Residence Hall v. Academic College Representation

As I compare the new USG representation system with the previous system when I was an officer, I am trying to figure out what type of advantage it is giving to everyone.

The previous model was that representatives were elected by residence hall, the four Greek areas, and a determined number of commuters. The new model is where the freshmen class gets to elect their reps by residential college, the rest of the students elect theirs by academic discipline. The Class Secretary of each year now gets to vote in the GA.

The freshmen get to elect 13 (3 x 4 residential colleges + 1 commuter). Upperclassmen elect 9 from Engineering, 9 from Arts & Sciences, 2 from Nursing, and 2 from Management.

Granted, under the old model, there have been problems of getting interested reps from some of the residence halls. Every year, we may get 2-3 halls with no rep at all, and it takes a semester to find one person who wants to do it. A few times, it would be hard to get all the Greek areas represented. Electing commuter reps has been the worst pain of all. We have almost 1000 commuters, but on average, we have been only able to get at most 5-6 of those spots filled. Getting a good turnout of candidates for a USG election rests on the ability of the Election Commission to get "the word out!" I have been involved with seven USG elections and I have seen good and bad Commissioners. Their performance would usually mirror the turnout of the candidates and election. Often enough, we have not done a good job in getting commuters to come out and vote. We should have worked closely with the Case Commuter Club and ESS on that.

The new model that we have here basically throws the problem with the apathetic residence halls, the Greeks, and the commuters under the rug, and putting a brand new carpet over it. I have to assume in order for the freshmen candidates to be able to campaign at the three residental halls of their specific residential college, they have access to all three buildings. Otherwise, it is pretty much a residence hall rep system for the first-years. A candidate would not need to go over to the two other halls. He/she would just need to get enough people in one building to get him/her elected. Plus, I guess it won't help if all three reps from a residential college all came from one building.
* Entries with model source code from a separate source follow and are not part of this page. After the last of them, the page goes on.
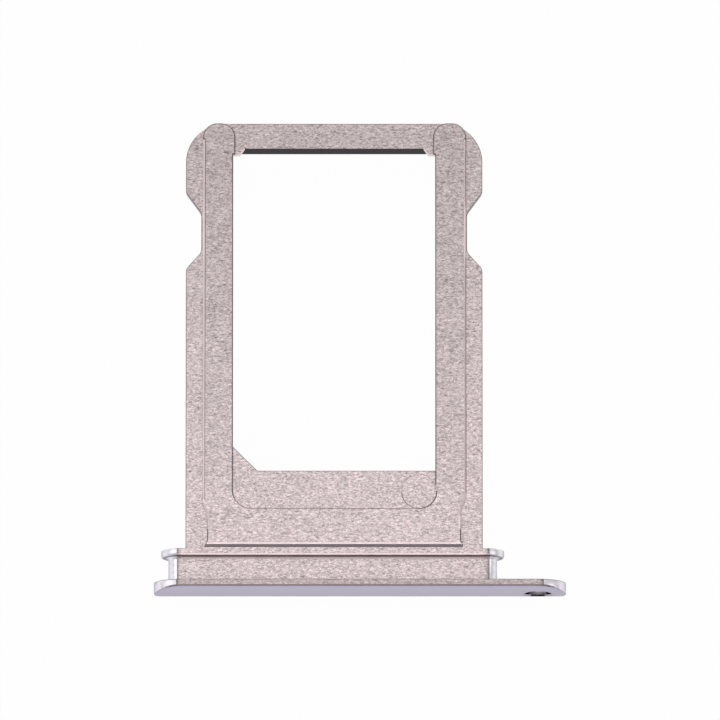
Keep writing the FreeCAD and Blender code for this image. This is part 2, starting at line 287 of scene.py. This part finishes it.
def longRound(left, right, height, nearY, farY):
    # a bar with full-round ends, laid along X and turned so that its thickness runs along Y
    halfHeight = height / 2
    radius = halfHeight * 0.9999  # a hair less, so that neighbouring corners don't meet
    shape = slab(
        [(left, -halfHeight, radius), (right, -halfHeight, radius),
         (right, halfHeight, radius), (left, halfHeight, radius)],
        -farY, -nearY,
    )
    bmesh.ops.remove_doubles(shape, verts=shape.verts, dist=0.001)
    bmesh.ops.rotate(shape, cent=(0, 0, 0), matrix=Matrix.Rotation(radians(90), 3, "X"), verts=shape.verts)
    return shape


def crownDrop(plate, height):
    # how far the faceplate's front falls back at a height from its middle
    crown = plate["crown"]
    reach = plate["height"] / 2
    radius = (crown * crown + reach * reach) / (2 * crown)
    return radius - sqrt(radius * radius - min(abs(height), reach) ** 2)


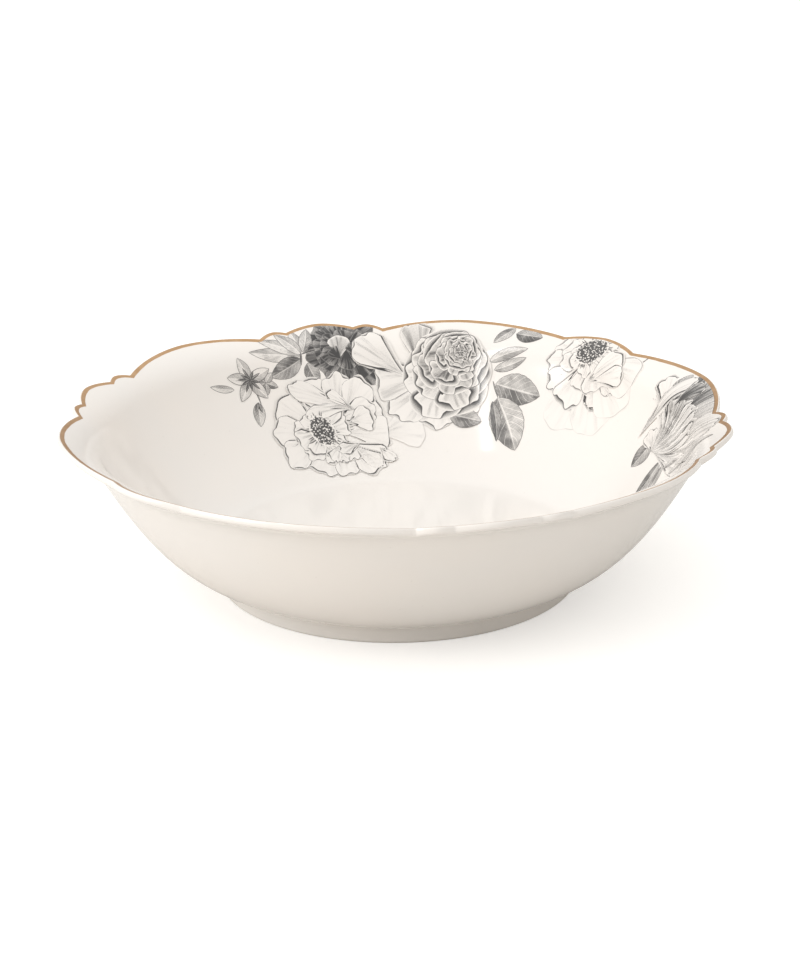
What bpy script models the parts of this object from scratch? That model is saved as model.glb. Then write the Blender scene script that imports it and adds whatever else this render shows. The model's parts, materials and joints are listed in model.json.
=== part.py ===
"""Porcelain serving bowl with a notched six-lobed rim, as it is made: a cast bowl, a foot
ring luted into its underside, a band of gilding on top of the lip, and printed transfers
on the inner wall. Metres, +Z up. The origin is the centre of the foot's contact face, and +Y
points at the back of the bowl, where the transfers are densest."""

from bisect import bisect
from math import atan2, cos, pi, radians, sin

import bmesh
import bpy
from mathutils import Vector
from mathutils.geometry import interpolate_bezier

# Driving dimensions
RIM_RADIUS = 0.1268  # to the crown of a large lobe
LIP_UNDERSIDE = 0.0638  # height of the lip's lower edge on that crown
LIP_SLOPE = radians(22)
LIP_THICKNESS = 0.0024
WALL_THICKNESS = 0.0033
SHOULDER = Vector((0.1142, 0.0538))  # where the straight wall starts to flare into the lip
WALL_SLOPE = radians(61.5)
FOOT_RADIUS = 0.0691
FOOT_HEIGHT = 0.0061
FOOT_WIDTH = 0.0055
BELLY_SLOPE = radians(26)  # of the wall where it leaves the foot
WELL_FLOOR = 0.0088
WELL_EDGE_RADIUS = 0.074
UNDERSIDE = 0.0052  # height of the middle of the underside
SLIP_GAP = 0.0003  # filled with slip, glaze or size on the real bowl

# Rim outline, by halves of a motif: degrees from the motif's centre and share of the radius
MOTIF_PITCH = 60.0
FIRST_MOTIF = 45.6
SMALL_LOBE_CROWN = 0.994
INNER_NOTCH = (7.0, 0.965)
TOOTH = (9.5, 0.976)
OUTER_NOTCH = (13.0, 0.9535)
PLAIN_DIP = (8.5, 0.969)
PLAIN_LOBE_CROWN = 1.0

# Gilding
GILT_THICKNESS = 0.0003
GILT_WIDTH = 0.0016
LIP_NOSE = 0.0009  # how far the rounded edge stands beyond the two faces

# Register ridge under the bowl, and the groove for it in the foot ring
RIDGE_DEPTH = 0.0012
RIDGE_WIDTH = 0.0024
RIDGE_INSET = 0.0016  # from the foot's outer face
CHAMFER = 0.0007
FOOT_SIDES = 96

# Rows of vertices of the bowl's two surfaces: radii on the floor, heights on the walls, and
# shares of the flare's width
FLOOR_RADII = (0.030, 0.058, 0.068)
INNER_HEIGHTS = (0.0125, 0.018, 0.026, 0.036, 0.046, 0.054)
OUTER_HEIGHTS = (0.0535, 0.044, 0.033, 0.024, 0.017, 0.011)
INNER_FLARE_SHARES = (0.4, 0.75)
OUTER_FLARE_SHARES = (0.6, 0.25)
SLOPE_STEP = 0.0005  # over which a profile's slope is read

# Transfers: name, centre angle and height, half width (degrees), half height, lobes, lobe depth
TRANSFER_THICKNESS = 0.0003
TRANSFERS = (
    ("star_flower_transfer", 125.6, 0.0470, 8.2, 0.0112, 5, 0.12),
    ("rim_leaf_transfer", 114.0, 0.0568, 4.3, 0.0058, 2, 0.10),
    ("dark_peony_transfer", 100.6, 0.0540, 8.0, 0.0086, 7, 0.05),
    ("white_peony_transfer", 107.0, 0.0282, 14.0, 0.0142, 8, 0.04),
    ("grey_rose_transfer", 80.3, 0.0450, 10.6, 0.0168, 9, 0.04),
    ("leaf_spray_transfer", 61.8, 0.0425, 6.8, 0.0190, 3, 0.10),
    ("pale_peony_transfer", 42.5, 0.0490, 11.0, 0.0125, 7, 0.05),
    ("striped_rose_transfer", 9.0, 0.0490, 12.5, 0.0140, 6, 0.05),
)
TRANSFER_RINGS = 4
TRANSFER_SPOKES = 20

PORCELAIN = ((0.90, 0.875, 0.84), 0.12, 0.0)
GOLD = ((0.66, 0.44, 0.24), 0.25, 1.0)
GREY_PRINT = ((0.42, 0.42, 0.41), 0.2, 0.0)


def bezier(start, start_pull, start_slope, end, end_pull, end_slope, count):
    """Points of a cubic stretch in the (radius, height) plane, from its ends and their slopes."""
    leave = Vector((cos(start_slope), sin(start_slope))) * start_pull
    arrive = Vector((cos(end_slope), sin(end_slope))) * end_pull
    return interpolate_bezier(start, start + leave, end - arrive, end, count)


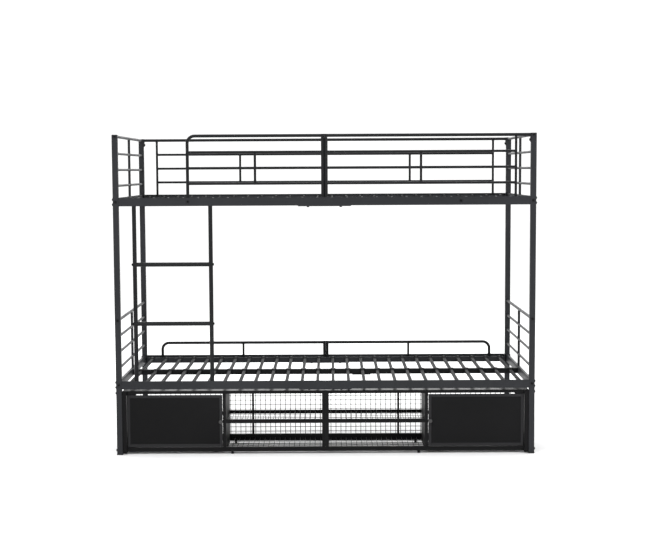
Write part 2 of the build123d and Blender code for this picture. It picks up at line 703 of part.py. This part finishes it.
# Round pulls at the free edges of the doors
for side, sx in sides.items():
    with BuildPart() as knob:
        knob_x = sx * (door_inner_x + door_frame / 2)
        front = Plane(origin=(knob_x, unit_front_y - weld_gap, knob_z), x_dir=(1, 0, 0), z_dir=(0, -1, 0))
        with BuildSketch(front) as neck:
            Circle(knob_neck / 2)
        extrude(neck.sketch, amount=knob_length / 2)
        with BuildSketch(front.offset(knob_length / 2)) as disc:
            Circle(knob_diameter / 2)
        extrude(disc.sketch, amount=knob_length / 2)
        fillet(knob.faces().sort_by(Axis.Y)[0].edges(), knob_length / 5)
    save(knob, f"knob_{side}")

# Bolts through the posts into the side beams, and up into the beam joints
with BuildPart() as beam_bolts:
    for deck_z in decks.values():
        for fy in faces.values():
            for sx in sides.values():
                for offset in side_bolt_offsets:
                    seat = (sx * (post_outer_x + weld_gap), fy * post_y, deck_z + offset)
                    bolt(seat, (-sx, 0, 0), post_size + bolt_reach)
                seat = (sx * splice_bolt_x, fy * beam_middle_y, deck_z - splice_plate - 2 * weld_gap)
                bolt(seat, (0, 0, 1), bolt_reach)
save(beam_bolts, "beam_bolts")

# Bolts through the posts into the end beams and the top rails of the end panels
with BuildPart() as end_panel_bolts:
    for deck, deck_z in decks.items():
        for fy in faces.values():
            for sx in sides.values():
                seat_y = fy * (post_outer_y + weld_gap)
                seat = (sx * post_x, seat_y, deck_z + end_beam_bolt_offset)
                bolt(seat, (0, -fy, 0), post_size + bolt_reach)
                seat = (sx * post_x, seat_y, end_tops[deck])
                bolt(seat, (0, -fy, 0), post_size + bolt_reach, rail_bolt_shank)
save(end_panel_bolts, "end_panel_bolts")

# Bolts of the guard tabs and of the leg beside the ladder, with its twin on the other beam half
with BuildPart() as guard_bolts:
    for face, fy in faces.items():
        for side, sx in sides.items():
            if (face, side) != ("front", "left"):
                seat_x = sx * (post_inner_x - guard_tab_plate - 2 * weld_gap)
                seat = (seat_x, fy * guard_y, guard_top - guard_tab_bolt_drop)
                bolt(seat, (sx, 0, 0), bolt_reach, rail_bolt_shank)
    for sx in sides.values():
        seat = (sx * ladder_side_leg_x, -beam_face_y - weld_gap, upper_deck_z + leg_bolt_offset)
        bolt(seat, (0, 1, 0), beam_face_y - guard_y, rail_bolt_shank)
save(guard_bolts, "guard_bolts")

with BuildPart() as ladder_bolts:
    for x, way in ((ladder_left_x, 1), (ladder_right_x, -1)):
        for z in rung_heights:
            seat = (x - way * (stile_tube / 2 + weld_gap), ladder_y, z)
            bolt(seat, (way, 0, 0), stile_tube + rung_insert)
save(ladder_bolts, "ladder_bolts")

with BuildPart() as storage_bolts:
    for sx in sides.values():
        for z in (unit_top_z - top_bar_height / 2, unit_bottom_z + bottom_bar_height / 2):
            bolt((sx * (post_outer_x + weld_gap), -post_y, z), (-sx, 0, 0), post_size + bolt_reach)
save(storage_bolts, "storage_bolts")
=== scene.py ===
import bmesh
import bpy
from math import cos, pi, sin
from mathutils import Matrix, Vector


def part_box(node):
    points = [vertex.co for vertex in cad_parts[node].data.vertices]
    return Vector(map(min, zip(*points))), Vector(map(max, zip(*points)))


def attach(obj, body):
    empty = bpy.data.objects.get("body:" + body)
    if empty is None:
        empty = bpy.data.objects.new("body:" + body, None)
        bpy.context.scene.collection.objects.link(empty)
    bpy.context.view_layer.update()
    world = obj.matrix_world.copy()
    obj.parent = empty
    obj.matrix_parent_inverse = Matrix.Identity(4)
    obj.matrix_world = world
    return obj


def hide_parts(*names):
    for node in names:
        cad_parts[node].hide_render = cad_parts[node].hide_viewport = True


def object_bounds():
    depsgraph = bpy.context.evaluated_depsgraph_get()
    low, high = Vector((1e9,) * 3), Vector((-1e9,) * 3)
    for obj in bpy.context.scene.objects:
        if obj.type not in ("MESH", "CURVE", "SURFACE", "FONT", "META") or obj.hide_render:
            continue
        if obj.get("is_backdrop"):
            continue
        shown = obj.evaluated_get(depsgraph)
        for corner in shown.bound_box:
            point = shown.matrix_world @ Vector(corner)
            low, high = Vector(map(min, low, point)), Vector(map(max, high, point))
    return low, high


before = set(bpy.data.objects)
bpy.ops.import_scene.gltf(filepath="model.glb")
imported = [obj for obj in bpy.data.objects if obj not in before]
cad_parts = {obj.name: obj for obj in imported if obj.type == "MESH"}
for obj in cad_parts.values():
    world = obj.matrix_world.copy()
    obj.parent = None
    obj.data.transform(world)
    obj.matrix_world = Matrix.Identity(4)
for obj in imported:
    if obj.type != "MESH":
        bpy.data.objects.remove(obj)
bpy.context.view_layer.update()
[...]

For academic discipline, it's an easy model for representation but does not provide enough accountability. The only two flaws in an election would be for students that have not declared a major and those that are pursuing a double or triple major. I am sure the voting system would likely prompt a student for their choice into which constituency they want to be a part of. For campaigning, how can you rely on the candidate's ability to talk to their constituents? First, who exactly are they? How would you know if a student in your engineering class is actually an engineering major? He/she could be an Arts & Science or a Management major taking an engineering elective? Would the EC provide a list of current students in their major core of study to help "level the playing field?"

Another weakness is how to inform the constituency. For example, we have 9 reps for the College of Engineering. How would they handle the communication? Do they select one of their number to be an acting spokesperson? Do they divide up the students into mini-constituencies? The worse case here is getting overlapping e-mails. But really, who is accountable to who? In addition, how would a "recall" situation work out? You ask a fellow engineering student that elected rep C has not been doing a good job, but he would reply, "Oh I voted for rep A, why should I need to get rid of C?" I think it's just make it harder for students to attempt such a petition (if it is needed).

From what I can see, the new model dilutes the ability of representation. It hides the fact that your commuter population may not be represented by the GA. Plus, it does not help when your first-year commuter rep got elected with 6 out of 11 votes casted. It also hides the presence of a Greek population. I am sure this was created to reflect a better outlook of the student body, but at the sacrifice of accountability? At least you got the Class Officers formally involved with the GA. That was one thing that was needed.

Perhaps this model is needed since we are going with a new Case but somehow the size of the student body does not justify the change. I would expect a size like OSU to do this since their large student population would warrant such a system like this. I wonder how much debate was done on this, and why Greeks/Commuters did not amount any opposition. Anyway, what's done is done, but I hope that the new system gets strongly reviewed by the end of the year. If there are glitches that need to be fixed, they need to be fixed by the end of the year. Students will understand that not everything is perfect on the first try.